In a sample of 915 graduates of the Johns Hopkins University School of Medicine, with an average age of 61, 252 doctors reported having no RSOC, and another 60 said their primary physician was the person they saw every morning in the bathroom mirror.

"These are all people who should have regular physicians," says Cary Gross of the Yale University School of Medicine, the lead author of the study. He says that the 34 percent no-doc figure was "a little bit higher than we expected. . . . We were surprised at how common that was."

Especially delinquent were Gross' fellow internists -- "we who are supposedly great promulgators of prevention," he says. At 39 percent, only the pathologists (46 percent) scored worse. The doctors who were best at following their own advice were psychiatrists (only 21 percent lacked an RSOC) and pediatricians (22 percent).

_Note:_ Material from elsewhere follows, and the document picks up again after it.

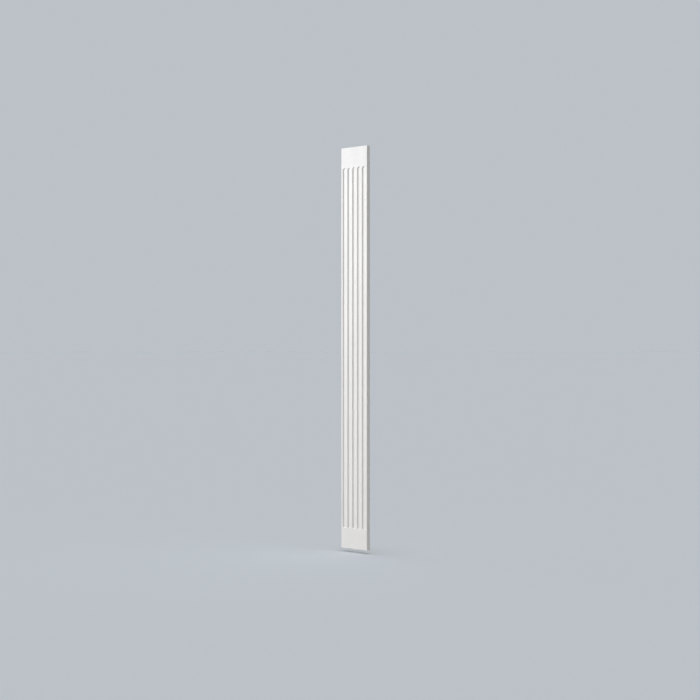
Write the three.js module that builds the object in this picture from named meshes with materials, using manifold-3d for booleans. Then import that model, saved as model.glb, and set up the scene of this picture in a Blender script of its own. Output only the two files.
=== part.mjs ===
// Fluted pilaster shaft: one moulded board, made to be fixed by its flat back, with five stopped flutes
// sunk in its face.
// Millimetres, +Z up. The back lies in the plane Y = 0, the face looks along -Y, and the origin is the
// middle of the back.
import * as THREE from "three";
import { mergeVertices } from "three/addons/utils/BufferGeometryUtils.js";
import Module from "manifold-3d";

// The board
const HEIGHT = 2000;
const WIDTH = 180;
const THICKNESS = 21;
const EDGE_ROUND = 1.5; // radius along the two long edges of the face

// The flutes: flat floors, coved sides and half-round ends
const FLUTE_COUNT = 5;
const FLUTE_WIDTH = 25;
const FLUTE_PITCH = 33.8;
const FLUTE_DEPTH = 2.5; // also the radius of the cove between side and floor
const PLAIN_END = 101; // plain face left above and below the flutes

// Facets that the round forms are cut into
const EDGE_FACETS = 4;
const COVE_FACETS = 4;
const FLUTE_END_FACETS = 24; // an even number, round each half circle

const wasm = await Module();
wasm.setup();

// A closed geometry as a solid that can be cut
function solidFrom(geometry) {
  const bare = geometry.clone();
  bare.deleteAttribute("normal");
  bare.deleteAttribute("uv");
  const merged = mergeVertices(bare, 1e-4);
  return new wasm.Manifold(
    new wasm.Mesh({
      numProp: 3,
      vertProperties: new Float32Array(merged.attributes.position.array),
      triVerts: new Uint32Array(merged.index.array),
    }),
  );
}

function geometryFrom(solid) {
  const mesh = solid.getMesh();
  const geometry = new THREE.BufferGeometry();
  geometry.setAttribute("position", new THREE.BufferAttribute(mesh.vertProperties, 3));
  geometry.setIndex(new THREE.BufferAttribute(mesh.triVerts, 1));
  geometry.computeVertexNormals();
  return geometry;
}

// The board's section, seen from above, drawn out along its height
function boardBlank() {
  const side = WIDTH / 2;
  const turnX = side - EDGE_ROUND;
  const turnY = -THICKNESS + EDGE_ROUND;
  const section = new THREE.Shape();
  section.moveTo(side, 0);
  section.lineTo(-side, 0);
  section.lineTo(-side, turnY);
  section.absarc(-turnX, turnY, EDGE_ROUND, Math.PI, 1.5 * Math.PI, false);
  section.lineTo(turnX, -THICKNESS);
  section.absarc(turnX, turnY, EDGE_ROUND, 1.5 * Math.PI, 2 * Math.PI, false);
  section.closePath();
  const blank = new THREE.ExtrudeGeometry(section, {
    depth: HEIGHT,
    curveSegments: EDGE_FACETS / 2,
    bevelEnabled: false,
  });
  return blank.translate(0, 0, -HEIGHT / 2);
}

// The middle line of each flute, from left to right
function fluteCentres() {
  return Array.from({ length: FLUTE_COUNT }, (_, i) => (i - (FLUTE_COUNT - 1) / 2) * FLUTE_PITCH);
}

// What is cut away for one flute: a long slot with round ends. Its bevel, as deep as it is wide, leaves
// the cove round the flute's floor, and its straight part stands out in front of the face.
function fluteCutter(centre) {
  const radius = FLUTE_WIDTH / 2;
  const reach = HEIGHT / 2 - PLAIN_END - radius;
  const outline = new THREE.Shape();
  outline.moveTo(centre + radius, -reach);
  outline.lineTo(centre + radius, reach);
  outline.absarc(centre, reach, radius, 0, Math.PI, false);
  outline.lineTo(centre - radius, -reach);
  outline.absarc(centre, -reach, radius, Math.PI, 2 * Math.PI, false);
  const cutter = new THREE.ExtrudeGeometry(outline, {
    depth: FLUTE_DEPTH,
    curveSegments: FLUTE_END_FACETS / 2,
    bevelEnabled: true,
    bevelThickness: FLUTE_DEPTH,
    bevelSize: FLUTE_DEPTH,
    bevelOffset: -FLUTE_DEPTH,
    bevelSegments: COVE_FACETS,
  });
  return cutter.rotateX(Math.PI / 2).translate(0, -THICKNESS, 0);
}

function flutedBoard() {
  let board = solidFrom(boardBlank());
  for (const centre of fluteCentres()) {
    board = board.subtract(solidFrom(fluteCutter(centre)));
  }
  return geometryFrom(board);
}

const primedFoam = new THREE.MeshStandardMaterial({
  name: "primed_foam",
  color: 0xf1f1ef,
  roughness: 0.6,
  metalness: 0,
});

const shaft = new THREE.Mesh(flutedBoard(), primedFoam);
shaft.name = "fluted_shaft";

const pilaster = new THREE.Group();
pilaster.name = "fluted_pilaster";
pilaster.add(shaft);

export default pilaster;
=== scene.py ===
# Fluted pilaster shaft: one moulded board of rigid foam, primed white, with five stopped flutes in its
# face. Metres, +Z up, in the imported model's frame: the back lies in the plane y = 0, the face looks
# along -y, and the origin is the middle of the back.
import math

import bmesh
import bpy
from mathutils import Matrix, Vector


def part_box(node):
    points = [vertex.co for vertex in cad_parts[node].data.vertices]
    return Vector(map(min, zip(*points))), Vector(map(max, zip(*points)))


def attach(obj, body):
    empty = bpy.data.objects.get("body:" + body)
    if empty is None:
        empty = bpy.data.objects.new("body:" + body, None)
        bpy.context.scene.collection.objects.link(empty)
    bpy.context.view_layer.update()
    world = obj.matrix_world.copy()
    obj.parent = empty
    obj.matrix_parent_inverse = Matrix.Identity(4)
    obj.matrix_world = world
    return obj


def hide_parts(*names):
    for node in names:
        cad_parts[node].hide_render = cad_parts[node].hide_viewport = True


MM = 0.001

# The flutes, as the solid has them
FLUTE_COUNT = 5
FLUTE_WIDTH = 25 * MM
FLUTE_PITCH = 33.8 * MM
FLUTE_DEPTH = 2.5 * MM
PLAIN_END = 101 * MM  # plain face above and below the flutes

# Rounding of the moulded edges, which the primer softens
FACE_EDGE_ROUND = 1.5 * MM  # the two long edges of the face
BACK_EDGE_ROUND = 0.7 * MM
END_EDGE_ROUND = 0.6 * MM  # the sawn head and foot
BRIM_ROUND = 0.5 * MM  # where a flute's side turns into the face
SMALLEST_ROUND = 0.05 * MM
FLAT_BORDER = 0.4 * MM  # a narrow flat strip beside each rounding, so that the flats shade flat

# How finely the round forms are cut
EDGE_STEPS = 6
BRIM_STEPS = 4
COVE_STEPS = 7
FLUTE_OUTLINE_POINTS = 96  # a multiple of four
WELD_GAP = 0.01 * MM
BACK_FACING = 0.99  # how squarely a face of the bare back looks backward

# The primer on the face, the edges and the ends
PRIMER_COLOUR = (0.850, 0.842, 0.818)
PRIMER_DRIFT_COLOUR = (0.830, 0.822, 0.800)
ARRIS_HIGHLIGHT_COLOUR = (0.88, 0.872, 0.85)  # a painted highlight: a lighter tone along the arrises
ARRIS_HIGHLIGHT_SHARE = 0.5
PRIMER_RELIEF = 0.1 * MM

# The bare foam of the back
FOAM_COLOUR = (0.83, 0.795, 0.715)
FOAM_DRIFT_COLOUR = (0.79, 0.75, 0.665)
FOAM_RELIEF = 0.2 * MM
CELLS_PER_METRE = 700
WIDEST_CELL = 0.5  # the reach of the widest cut cell, as a share of the cells' spacing
# How much darker a cut cell is in its middle: painted shade in the pits
CELL_PAINTED_SHADE = 0.35
SANDING_LINES_PER_METRE = 420
SANDING_CONTRAST = 0.14

# A drawn out pattern's scale along the board, as a share of its scale across it
SANDING_STRETCH = 0.05
DRIFT_STRETCH = 0.25

# The view: level, and turned to the right of square on
IMAGE_SIZE = 700
SENSOR_WIDTH_MM = 36
FOCAL_LENGTH_PIXELS = 1532
VIEW_TURN = math.radians(45)
HORIZON_ROW = 347.97
RIGHT_EDGE_COLUMN = 367.0  # where the face's right edge stands in the image
RIGHT_EDGE_DEPTH = 7.557  # how far in front of the camera that edge is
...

Aside from the smirks that these findings may inspire, there are lessons. As Gross and a group of colleagues from Hopkins note in the study, "many patients look to their physician for advice about medical care," and earlier studies suggest that "physicians' own health habits influence the preventive health counseling they provide to their patients."

By that measure, the doctors without doctors don't set a good example. Consider these findings from the study:

-- 75 percent of doctors with an RSOC reported being screened recently for colon cancer, compared with 49 percent of those who didn't have a regular doctor.

-- Of the female doctors considered prime candidates for mammography, 84 percent of those with an RSOC had received this screening for breast cancer, compared with 47 percent of the others.

-- While 78 percent of the RSOC physicians had had flu shots, only 59 percent of those without a regular doctor had done so.

So is Gross condemning his fellow doctors as hypocrites? Hardly. "I do not practice what I preach" when it comes to having a regular doctor, he confesses. "I don't have one, I'm embarrassed to say."